Google to Retire the AlphaGo AI Program
Google's AlphaGo artificial intelligence program is retiring from the ancient game following its recent victory over the world's best go player.
Google said it has decided to focus its AI technology on applications such as medical care and energy.
Demis Hassabis, CEO of AlphaGo developer DeepMind, on Saturday said the program will no longer play against humans.
"The research team behind AlphaGo will now throw their energy into the next set of grand challenges, developing advanced general algorithms that could one day help scientists as they tackle some of our most complex problems, such as finding new cures for diseases, dramatically reducing energy consumption, or inventing revolutionary new materials,"said Hassabis.

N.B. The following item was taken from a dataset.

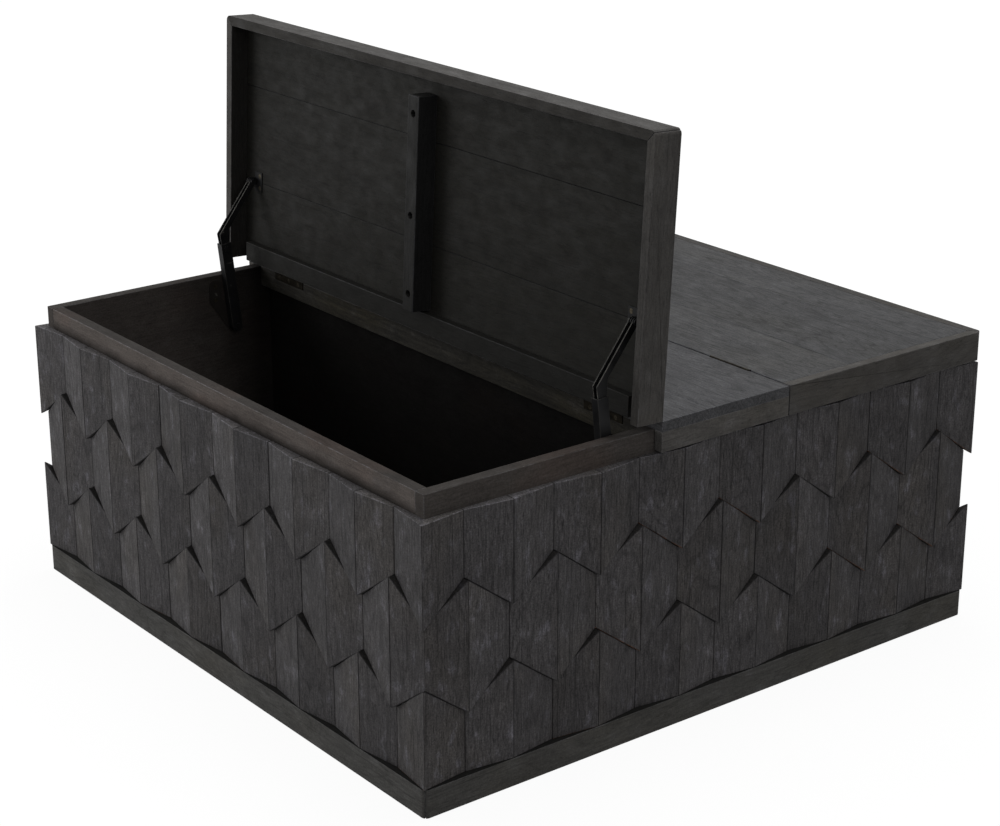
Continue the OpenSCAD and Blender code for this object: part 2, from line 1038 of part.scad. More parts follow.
module rear_stay_wall_plates() {
  rear_frame(0)
    stay_wall_plates();
}

module rear_stay_lid_plates() {
  rear_frame(0)
    both_sides()
      lid_plate();
}

module rear_stay_lid_rivets() {
  rear_frame(0)
    both_sides()
      lid_rivet();
}

module front_right_lower_arm() {
  front_frame(0)
    stay_at("right")
      lower_arm(front_open);
}

module front_left_lower_arm() {
  front_frame(0)
    stay_at("left")
      lower_arm(front_open);
}

module rear_right_lower_arm() {
  rear_frame(0)
    stay_at("right")
      lower_arm(0);
}

module rear_left_lower_arm() {
  rear_frame(0)
    stay_at("left")
      lower_arm(0);
}

module front_right_upper_arm() {
  front_frame(0)
    stay_at("right")
      upper_arm(front_open);
}

module front_left_upper_arm() {
  front_frame(0)
    stay_at("left")
      upper_arm(front_open);
}

module rear_right_upper_arm() {
  rear_frame(0)
    stay_at("right")
      upper_arm(0);
}

module rear_left_upper_arm() {
  rear_frame(0)
    stay_at("left")
      upper_arm(0);
}

module front_lid_screws() {
  front_frame(front_open)
    lid_screws();
}

module rear_lid_screws() {
  rear_frame(0)
    lid_screws();
}

plinth_front();
plinth_right();
plinth_rear();
plinth_left();
wall_front();
wall_right();
wall_rear();
wall_left();
bottom_panel();
partition_front();
partition_rear();
cladding_front();
cladding_right();
cladding_rear();
cladding_left();
centre_planks();
centre_band_right();
centre_band_left();
centre_apron_front();
centre_apron_rear();
front_lid_planks();
front_lid_edge_rail();
front_lid_right_stile();
front_lid_left_stile();
front_lid_hinge_rail();
front_lid_batten();
front_lid_batten_screws();
rear_lid_planks();
rear_lid_edge_rail();
rear_lid_right_stile();
rear_lid_left_stile();
rear_lid_hinge_rail();
rear_lid_batten();
rear_lid_batten_screws();
front_hinge_fixed_leaves();
front_hinge_lid_leaves();
front_hinge_pins();
rear_hinge_fixed_leaves();
rear_hinge_lid_leaves();
rear_hinge_pins();
front_stay_wall_plates();
front_stay_lid_plates();
front_stay_lid_rivets();
rear_stay_wall_plates();
rear_stay_lid_plates();
rear_stay_lid_rivets();
stay_base_rivets();
front_right_lower_arm();
front_left_lower_arm();
rear_right_lower_arm();
rear_left_lower_arm();
front_right_upper_arm();
front_left_upper_arm();
rear_right_upper_arm();
rear_left_upper_arm();
body_screws();
front_lid_screws();
rear_lid_screws();
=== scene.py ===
import json
import math
import random

import bmesh
import bpy
from mathutils import Matrix, Vector

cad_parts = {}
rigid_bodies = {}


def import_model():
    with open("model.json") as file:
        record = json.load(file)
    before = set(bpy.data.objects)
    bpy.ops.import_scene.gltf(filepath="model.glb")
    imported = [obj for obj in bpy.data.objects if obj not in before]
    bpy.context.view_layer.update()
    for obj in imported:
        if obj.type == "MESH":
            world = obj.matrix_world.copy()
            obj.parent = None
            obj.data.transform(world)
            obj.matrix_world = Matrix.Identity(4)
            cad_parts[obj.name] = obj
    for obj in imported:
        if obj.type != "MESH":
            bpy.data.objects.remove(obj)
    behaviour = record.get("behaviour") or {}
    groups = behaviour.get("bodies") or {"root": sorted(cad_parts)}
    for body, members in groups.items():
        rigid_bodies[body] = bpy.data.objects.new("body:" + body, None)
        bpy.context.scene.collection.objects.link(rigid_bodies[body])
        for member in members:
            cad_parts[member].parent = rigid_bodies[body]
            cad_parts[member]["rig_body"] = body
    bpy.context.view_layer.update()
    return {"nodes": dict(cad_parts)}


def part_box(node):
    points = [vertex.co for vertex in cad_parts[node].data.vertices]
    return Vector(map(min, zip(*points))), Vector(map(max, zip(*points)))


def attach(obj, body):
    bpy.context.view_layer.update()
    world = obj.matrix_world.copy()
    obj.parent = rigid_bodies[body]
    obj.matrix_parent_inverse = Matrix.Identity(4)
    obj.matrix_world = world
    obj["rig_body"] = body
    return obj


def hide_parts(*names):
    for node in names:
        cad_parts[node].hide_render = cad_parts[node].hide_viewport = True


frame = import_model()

NODES = frame["nodes"]
MM = 0.001

X, Y, Z = Vector((1, 0, 0)), Vector((0, 1, 0)), Vector((0, 0, 1))
SIDES = {"front": -Y, "right": X, "rear": Y, "left": -X}
ENDS = ("front", "rear")
WHITE = (1, 1, 1, 1)

# The front lid stands open and leans back a little past upright, and the rear lid is closed
LEAN = math.radians(3)
LID_OUT = {"front": Vector((0, math.sin(LEAN), math.cos(LEAN))), "rear": Y}
LID_DOWN = {"front": Vector((0, -math.cos(LEAN), math.sin(LEAN))), "rear": -Z}

# Camera: where it stands, and its turn about Z, its tilt and its roll
CAMERA_PLACE = (2.6376, -2.0402, 1.5102)
CAMERA_TURN = math.radians(52.155)
CAMERA_TILT = math.radians(20.0165)
CAMERA_ROLL = math.radians(-0.051)
SENSOR_MM = 36.0
LENS_MM = 83.832

# Where the lamps point, how far the floor reaches, and how bright floor and background are
TABLE_MIDDLE = Vector((0, 0, 0.3))
FLOOR_REACH = 30.0
FLOOR_GLOW = 1.04
BACKGROUND_LIGHT = 0.29

# Meshes: how close two points count as one, how close to a solid's end a point counts as on it, how
# flat an edge is dropped, and from which length and which turn on an edge is softened
WELD = 0.002 * MM
HAIR = 0.01 * MM
FLAT_EDGE = math.radians(0.4)
SHORTEST_EDGE = 4 * MM
SHARP_EDGE = math.radians(22)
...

The AI program beat Chinese go champion Ke Jie in the last game of a three-game match. It swept all three games.
Google plans to publish one final academic paper later this year that will detail the set of improvements the company made to the algorithms' efficiency and potential to be generalised across a broader set of problems.
Gogole is also working on a teaching tool, which will show AlphaGo's analysis of Go positions, providing an insight into how the program thinks, and hopefully giving all players and fans the opportunity to see the game through the lens of AlphaGo. The first collaborator in this effort will be the Ke Jie, who has agreed to work with us on a study of his match with AlphaGo.